What the task requires - Give every line below again, exactly.

Recorded data -
####

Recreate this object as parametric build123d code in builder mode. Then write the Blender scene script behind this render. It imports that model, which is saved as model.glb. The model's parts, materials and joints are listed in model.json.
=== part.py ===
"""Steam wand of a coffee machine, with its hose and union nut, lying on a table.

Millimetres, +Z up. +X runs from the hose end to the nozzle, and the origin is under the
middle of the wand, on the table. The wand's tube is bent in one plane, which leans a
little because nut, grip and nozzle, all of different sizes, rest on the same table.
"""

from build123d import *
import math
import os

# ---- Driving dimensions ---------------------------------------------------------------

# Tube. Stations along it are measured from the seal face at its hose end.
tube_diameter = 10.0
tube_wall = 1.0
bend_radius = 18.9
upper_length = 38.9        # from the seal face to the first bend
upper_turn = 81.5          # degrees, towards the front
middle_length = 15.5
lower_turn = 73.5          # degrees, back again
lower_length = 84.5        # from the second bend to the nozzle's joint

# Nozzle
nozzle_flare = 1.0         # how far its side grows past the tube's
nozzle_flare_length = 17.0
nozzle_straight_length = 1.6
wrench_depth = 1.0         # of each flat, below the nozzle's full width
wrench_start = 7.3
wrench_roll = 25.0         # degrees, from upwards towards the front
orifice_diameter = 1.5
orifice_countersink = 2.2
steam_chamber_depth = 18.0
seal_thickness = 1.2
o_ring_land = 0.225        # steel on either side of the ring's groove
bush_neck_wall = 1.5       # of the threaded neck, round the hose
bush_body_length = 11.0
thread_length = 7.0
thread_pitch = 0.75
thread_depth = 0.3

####

Output -
Recreate this object as parametric build123d code in builder mode. Then write the Blender scene script behind this render. It imports that model, which is saved as model.glb. The model's parts, materials and joints are listed in model.json.
=== part.py ===
"""Steam wand of a coffee machine, with its hose and union nut, lying on a table.

Millimetres, +Z up. +X runs from the hose end to the nozzle, and the origin is under the
middle of the wand, on the table. The wand's tube is bent in one plane, which leans a
little because nut, grip and nozzle, all of different sizes, rest on the same table.
"""

from build123d import *
import math
import os

# ---- Driving dimensions ---------------------------------------------------------------

# Tube. Stations along it are measured from the seal face at its hose end.
tube_diameter = 10.0
tube_wall = 1.0
bend_radius = 18.9
upper_length = 38.9        # from the seal face to the first bend
upper_turn = 81.5          # degrees, towards the front
middle_length = 15.5
lower_turn = 73.5          # degrees, back again
lower_length = 84.5        # from the second bend to the nozzle's joint

# Nozzle
nozzle_flare = 1.0         # how far its side grows past the tube's
nozzle_flare_length = 17.0
nozzle_straight_length = 1.6
wrench_depth = 1.0         # of each flat, below the nozzle's full width
wrench_start = 7.3
wrench_roll = 25.0         # degrees, from upwards towards the front
orifice_diameter = 1.5
orifice_countersink = 2.2
steam_chamber_depth = 18.0
seal_thickness = 1.2
o_ring_land = 0.225        # steel on either side of the ring's groove
bush_neck_wall = 1.5       # of the threaded neck, round the hose
bush_body_length = 11.0
thread_length = 7.0
thread_pitch = 0.75
thread_depth = 0.3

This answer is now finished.